**STATED TASK**
Will you repeat only the lines beginning at the one that mentions "check and export" and ending at the one that mentions "cad_parts[node].hide_render = cad_parts[node].hide_viewport", both of them included, exactly?

**GIVEN MATERIAL**
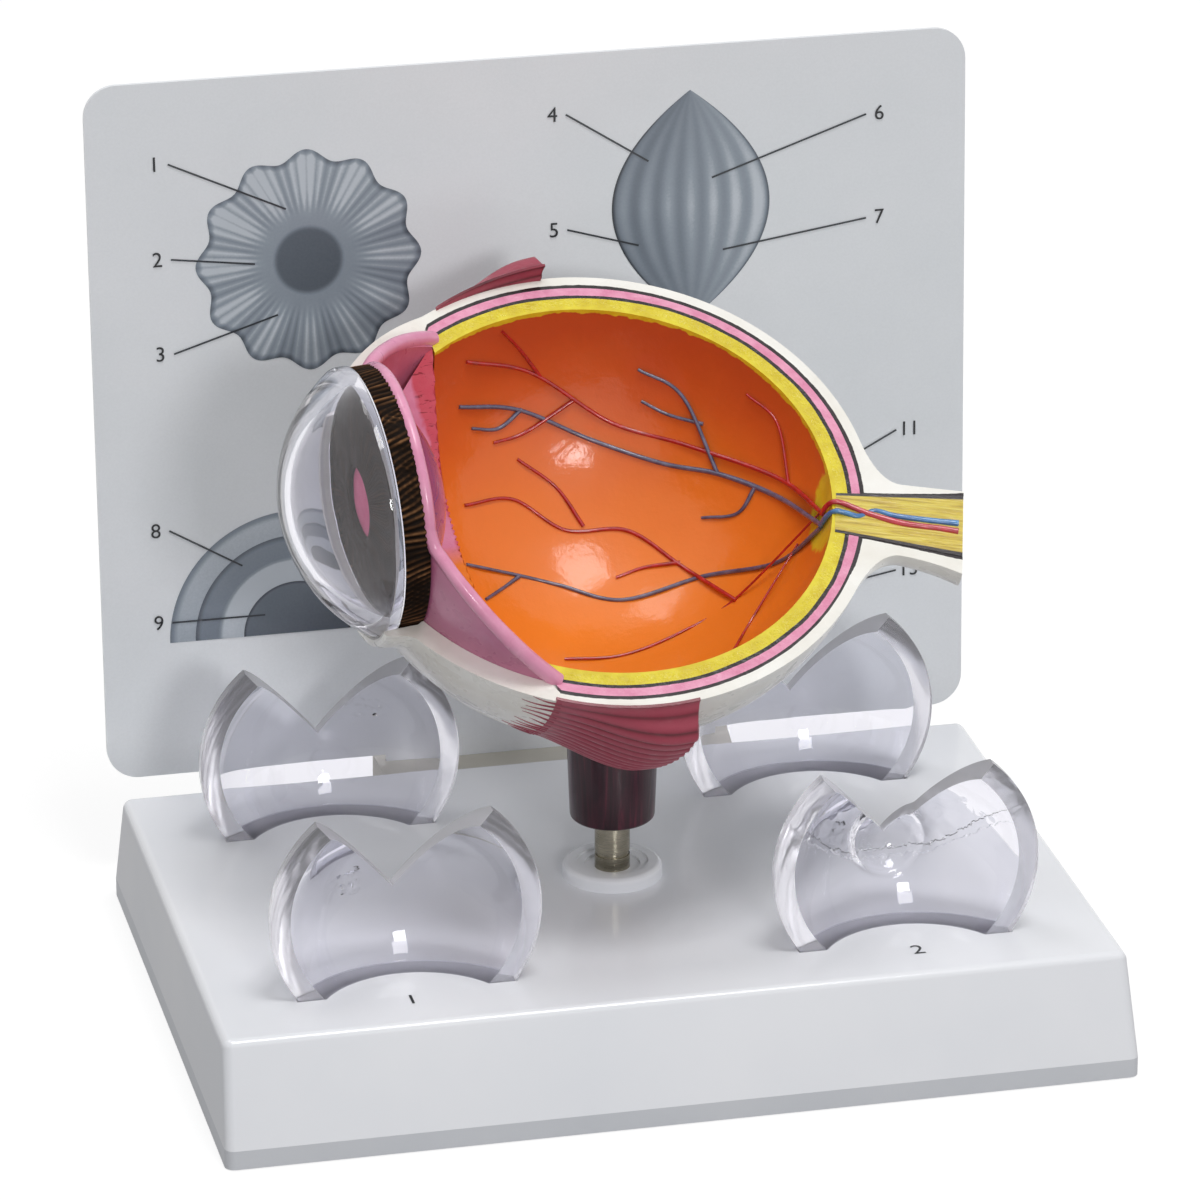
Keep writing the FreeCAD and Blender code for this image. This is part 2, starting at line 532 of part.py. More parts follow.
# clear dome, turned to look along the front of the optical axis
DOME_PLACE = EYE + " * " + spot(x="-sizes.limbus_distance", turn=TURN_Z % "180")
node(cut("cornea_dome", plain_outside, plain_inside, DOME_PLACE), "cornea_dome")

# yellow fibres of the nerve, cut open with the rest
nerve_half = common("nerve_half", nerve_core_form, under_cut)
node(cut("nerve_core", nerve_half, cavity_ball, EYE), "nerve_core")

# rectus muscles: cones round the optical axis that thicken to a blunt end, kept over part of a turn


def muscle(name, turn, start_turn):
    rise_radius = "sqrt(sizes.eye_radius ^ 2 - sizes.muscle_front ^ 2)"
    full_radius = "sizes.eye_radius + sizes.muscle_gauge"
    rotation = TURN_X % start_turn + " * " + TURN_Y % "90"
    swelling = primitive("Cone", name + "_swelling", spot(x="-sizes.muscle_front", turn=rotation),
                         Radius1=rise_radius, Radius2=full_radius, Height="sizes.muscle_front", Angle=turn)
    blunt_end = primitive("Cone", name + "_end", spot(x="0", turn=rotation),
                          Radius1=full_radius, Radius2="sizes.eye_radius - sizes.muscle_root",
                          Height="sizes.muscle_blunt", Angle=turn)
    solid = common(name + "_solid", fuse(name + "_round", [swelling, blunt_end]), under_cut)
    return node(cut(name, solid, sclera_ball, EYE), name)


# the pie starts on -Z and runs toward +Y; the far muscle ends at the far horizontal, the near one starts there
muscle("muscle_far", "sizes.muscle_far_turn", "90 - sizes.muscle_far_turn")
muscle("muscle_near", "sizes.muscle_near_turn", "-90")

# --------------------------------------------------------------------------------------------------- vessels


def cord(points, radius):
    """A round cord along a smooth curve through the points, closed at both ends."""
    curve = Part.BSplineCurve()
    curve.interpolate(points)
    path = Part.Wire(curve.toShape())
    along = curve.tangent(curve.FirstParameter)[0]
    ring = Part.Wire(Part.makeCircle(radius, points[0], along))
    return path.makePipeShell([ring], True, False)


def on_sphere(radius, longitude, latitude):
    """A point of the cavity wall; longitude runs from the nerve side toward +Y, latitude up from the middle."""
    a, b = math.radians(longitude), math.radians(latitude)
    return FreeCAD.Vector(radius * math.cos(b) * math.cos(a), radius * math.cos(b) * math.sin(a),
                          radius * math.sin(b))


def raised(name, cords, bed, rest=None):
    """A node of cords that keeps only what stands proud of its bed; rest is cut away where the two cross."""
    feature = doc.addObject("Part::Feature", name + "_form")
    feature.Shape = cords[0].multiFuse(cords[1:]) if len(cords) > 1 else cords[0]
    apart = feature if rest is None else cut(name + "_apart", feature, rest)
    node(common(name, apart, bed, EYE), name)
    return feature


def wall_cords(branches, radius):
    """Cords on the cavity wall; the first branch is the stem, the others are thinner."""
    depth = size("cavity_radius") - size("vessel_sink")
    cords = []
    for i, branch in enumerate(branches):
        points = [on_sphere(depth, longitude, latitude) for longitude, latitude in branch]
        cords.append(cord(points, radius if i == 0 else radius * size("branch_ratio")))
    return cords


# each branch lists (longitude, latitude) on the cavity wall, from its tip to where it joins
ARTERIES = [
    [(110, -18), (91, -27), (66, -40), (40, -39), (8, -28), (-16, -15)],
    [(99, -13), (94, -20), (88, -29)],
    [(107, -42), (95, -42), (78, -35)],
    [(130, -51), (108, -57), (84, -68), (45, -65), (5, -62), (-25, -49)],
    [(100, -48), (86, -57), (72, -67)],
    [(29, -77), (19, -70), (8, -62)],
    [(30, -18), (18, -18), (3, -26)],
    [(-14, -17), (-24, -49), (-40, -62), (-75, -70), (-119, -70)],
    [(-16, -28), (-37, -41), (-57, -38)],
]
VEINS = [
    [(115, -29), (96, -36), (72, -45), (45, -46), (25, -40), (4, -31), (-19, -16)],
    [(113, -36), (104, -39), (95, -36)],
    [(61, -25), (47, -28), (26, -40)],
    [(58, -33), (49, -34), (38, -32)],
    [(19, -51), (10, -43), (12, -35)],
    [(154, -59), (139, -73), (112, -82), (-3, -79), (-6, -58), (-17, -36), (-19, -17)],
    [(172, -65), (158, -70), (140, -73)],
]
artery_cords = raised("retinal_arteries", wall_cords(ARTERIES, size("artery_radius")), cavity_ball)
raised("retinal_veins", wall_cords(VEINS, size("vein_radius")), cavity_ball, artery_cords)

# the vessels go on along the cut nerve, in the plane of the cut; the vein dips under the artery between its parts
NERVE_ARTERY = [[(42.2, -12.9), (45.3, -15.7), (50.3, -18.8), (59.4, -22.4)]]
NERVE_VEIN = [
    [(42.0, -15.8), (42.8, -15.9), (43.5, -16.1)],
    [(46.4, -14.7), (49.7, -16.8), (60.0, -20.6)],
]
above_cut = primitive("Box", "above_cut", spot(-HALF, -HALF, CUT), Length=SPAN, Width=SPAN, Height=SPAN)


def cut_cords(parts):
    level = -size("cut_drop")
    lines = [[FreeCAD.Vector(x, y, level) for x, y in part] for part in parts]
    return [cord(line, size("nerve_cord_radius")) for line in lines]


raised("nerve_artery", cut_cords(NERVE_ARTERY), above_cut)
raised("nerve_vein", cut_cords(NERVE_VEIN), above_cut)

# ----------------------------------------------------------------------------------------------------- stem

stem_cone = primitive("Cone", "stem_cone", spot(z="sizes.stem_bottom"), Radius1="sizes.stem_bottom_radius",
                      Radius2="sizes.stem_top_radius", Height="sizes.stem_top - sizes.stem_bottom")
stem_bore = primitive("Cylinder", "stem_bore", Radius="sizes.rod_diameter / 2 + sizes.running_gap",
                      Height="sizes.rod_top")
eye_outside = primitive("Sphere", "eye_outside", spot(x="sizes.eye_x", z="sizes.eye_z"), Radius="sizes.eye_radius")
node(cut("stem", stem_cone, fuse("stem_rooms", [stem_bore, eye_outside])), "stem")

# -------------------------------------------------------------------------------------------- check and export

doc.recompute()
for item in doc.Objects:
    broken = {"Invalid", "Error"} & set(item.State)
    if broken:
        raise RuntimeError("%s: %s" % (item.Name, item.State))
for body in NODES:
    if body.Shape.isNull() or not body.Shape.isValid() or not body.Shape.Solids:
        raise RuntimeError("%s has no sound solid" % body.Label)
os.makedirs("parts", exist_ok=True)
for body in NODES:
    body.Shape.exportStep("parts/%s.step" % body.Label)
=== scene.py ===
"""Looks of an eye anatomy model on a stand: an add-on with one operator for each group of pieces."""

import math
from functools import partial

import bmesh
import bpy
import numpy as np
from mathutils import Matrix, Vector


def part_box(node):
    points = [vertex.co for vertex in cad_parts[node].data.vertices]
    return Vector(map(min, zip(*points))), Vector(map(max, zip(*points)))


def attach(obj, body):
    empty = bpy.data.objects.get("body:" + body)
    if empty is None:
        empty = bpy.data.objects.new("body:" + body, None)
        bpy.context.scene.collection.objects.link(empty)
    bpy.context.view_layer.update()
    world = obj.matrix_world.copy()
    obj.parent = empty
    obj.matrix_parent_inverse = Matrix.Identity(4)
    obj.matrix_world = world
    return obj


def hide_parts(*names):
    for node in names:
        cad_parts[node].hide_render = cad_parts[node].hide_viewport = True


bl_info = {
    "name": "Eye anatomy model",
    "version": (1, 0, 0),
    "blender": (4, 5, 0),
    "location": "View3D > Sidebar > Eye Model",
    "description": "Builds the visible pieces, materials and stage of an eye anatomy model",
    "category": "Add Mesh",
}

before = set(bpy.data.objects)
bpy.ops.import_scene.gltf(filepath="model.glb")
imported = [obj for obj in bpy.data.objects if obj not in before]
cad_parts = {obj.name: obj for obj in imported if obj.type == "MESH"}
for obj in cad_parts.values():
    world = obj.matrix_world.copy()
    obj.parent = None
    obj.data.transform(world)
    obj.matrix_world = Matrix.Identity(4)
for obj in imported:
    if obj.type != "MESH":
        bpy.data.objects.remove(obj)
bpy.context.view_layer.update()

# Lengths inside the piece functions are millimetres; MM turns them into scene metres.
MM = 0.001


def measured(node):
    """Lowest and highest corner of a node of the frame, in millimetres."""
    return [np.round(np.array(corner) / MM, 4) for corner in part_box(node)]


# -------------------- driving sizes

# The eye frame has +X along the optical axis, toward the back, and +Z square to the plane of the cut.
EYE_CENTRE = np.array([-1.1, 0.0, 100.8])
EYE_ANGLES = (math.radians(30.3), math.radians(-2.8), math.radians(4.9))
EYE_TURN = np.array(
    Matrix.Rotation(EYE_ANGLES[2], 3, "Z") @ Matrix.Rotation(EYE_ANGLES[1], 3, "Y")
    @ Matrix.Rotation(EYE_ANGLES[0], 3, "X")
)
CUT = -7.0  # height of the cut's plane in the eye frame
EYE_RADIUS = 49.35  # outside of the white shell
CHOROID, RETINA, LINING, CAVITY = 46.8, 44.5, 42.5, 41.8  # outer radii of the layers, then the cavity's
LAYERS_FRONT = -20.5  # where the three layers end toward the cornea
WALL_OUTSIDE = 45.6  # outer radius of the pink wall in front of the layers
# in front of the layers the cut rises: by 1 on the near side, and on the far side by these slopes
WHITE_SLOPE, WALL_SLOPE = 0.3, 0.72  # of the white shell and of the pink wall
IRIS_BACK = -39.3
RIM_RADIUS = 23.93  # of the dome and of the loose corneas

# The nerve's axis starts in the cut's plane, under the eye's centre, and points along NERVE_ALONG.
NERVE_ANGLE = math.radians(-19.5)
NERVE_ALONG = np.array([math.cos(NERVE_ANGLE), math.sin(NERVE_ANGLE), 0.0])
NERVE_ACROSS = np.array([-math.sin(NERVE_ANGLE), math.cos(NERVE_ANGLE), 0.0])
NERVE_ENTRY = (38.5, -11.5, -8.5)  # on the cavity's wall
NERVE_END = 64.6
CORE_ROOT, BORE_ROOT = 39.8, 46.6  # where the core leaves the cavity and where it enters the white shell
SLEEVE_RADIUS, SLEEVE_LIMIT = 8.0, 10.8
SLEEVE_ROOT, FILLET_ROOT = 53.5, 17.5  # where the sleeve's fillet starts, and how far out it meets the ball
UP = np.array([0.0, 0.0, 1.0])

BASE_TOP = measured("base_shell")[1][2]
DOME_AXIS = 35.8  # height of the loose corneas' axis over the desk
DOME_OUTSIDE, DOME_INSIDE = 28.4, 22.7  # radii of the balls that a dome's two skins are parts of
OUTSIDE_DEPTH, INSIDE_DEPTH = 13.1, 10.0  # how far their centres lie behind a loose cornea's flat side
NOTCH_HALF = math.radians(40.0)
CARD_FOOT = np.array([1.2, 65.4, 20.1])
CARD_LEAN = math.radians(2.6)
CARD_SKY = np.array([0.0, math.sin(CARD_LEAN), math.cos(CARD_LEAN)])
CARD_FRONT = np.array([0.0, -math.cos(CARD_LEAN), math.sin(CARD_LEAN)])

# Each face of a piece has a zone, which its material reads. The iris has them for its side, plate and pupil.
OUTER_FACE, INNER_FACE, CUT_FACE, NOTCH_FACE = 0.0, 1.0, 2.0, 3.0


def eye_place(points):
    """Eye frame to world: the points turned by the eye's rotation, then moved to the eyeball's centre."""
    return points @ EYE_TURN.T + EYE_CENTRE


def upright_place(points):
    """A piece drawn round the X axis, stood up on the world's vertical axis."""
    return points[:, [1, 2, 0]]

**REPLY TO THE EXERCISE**
# -------------------------------------------------------------------------------------------- check and export

doc.recompute()
for item in doc.Objects:
    broken = {"Invalid", "Error"} & set(item.State)
    if broken:
        raise RuntimeError("%s: %s" % (item.Name, item.State))
for body in NODES:
    if body.Shape.isNull() or not body.Shape.isValid() or not body.Shape.Solids:
        raise RuntimeError("%s has no sound solid" % body.Label)
os.makedirs("parts", exist_ok=True)
for body in NODES:
    body.Shape.exportStep("parts/%s.step" % body.Label)
=== scene.py ===
"""Looks of an eye anatomy model on a stand: an add-on with one operator for each group of pieces."""

import math
from functools import partial

import bmesh
import bpy
import numpy as np
from mathutils import Matrix, Vector


def part_box(node):
    points = [vertex.co for vertex in cad_parts[node].data.vertices]
    return Vector(map(min, zip(*points))), Vector(map(max, zip(*points)))


def attach(obj, body):
    empty = bpy.data.objects.get("body:" + body)
    if empty is None:
        empty = bpy.data.objects.new("body:" + body, None)
        bpy.context.scene.collection.objects.link(empty)
    bpy.context.view_layer.update()
    world = obj.matrix_world.copy()
    obj.parent = empty
    obj.matrix_parent_inverse = Matrix.Identity(4)
    obj.matrix_world = world
    return obj


def hide_parts(*names):
    for node in names:
        cad_parts[node].hide_render = cad_parts[node].hide_viewport = True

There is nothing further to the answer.